Hacker News new | ask | show | jobs
by miki123211 151 days ago
This wouldn't be easy due to Eloquence's internal architecture. eci.[dll|so|dylib] only contains the low-level platform abstraction layer, things like threads, queues, mutexes etc, as well as utility classes for .ini file handling and such. It then loads a language module (from a path specified in eci.ini). The actual speech stack is statically linked separately into each language module (possibly with modifications, not sure about that); in theory, if you reverse-engineered the API between the main and language libraries, you could write an Eloquence wrapper for any arbitrary speech synthesizer. This means you'd have to reverse-engineer this separately for each language.
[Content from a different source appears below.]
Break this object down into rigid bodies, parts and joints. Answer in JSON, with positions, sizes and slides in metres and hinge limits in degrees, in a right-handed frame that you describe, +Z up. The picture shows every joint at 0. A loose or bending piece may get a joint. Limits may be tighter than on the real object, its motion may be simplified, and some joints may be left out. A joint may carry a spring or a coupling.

From what we know, Eloquence was compiled in two stages, stage1 compiled a proprietary language called Delta (for text-to-phoneme rules) to C++, which was then compiled to machine code. A lot of the existing code is likely autogenerated from a much more compact representation, probably via finite state transducers or some such.

2 comments

I'm bullish on LLMs being able to help with this kind of reverse engineering effort, if not current models then in a few more years. I've had conversations with people where they managed to get Claude to help reverse engineer old weird binaries with very little input. I wouldn't hype it up as being a magical tool that'll definitely work, but it can't hurt to try.
I gather decompiling mario 64 wasn't easy either. Just having C++ that can be recompiled to other architectures would seem to be useful. The original Eliza chatbot was converted to modern C++ in a similar way recently, and that used a compact representation for its logic as well.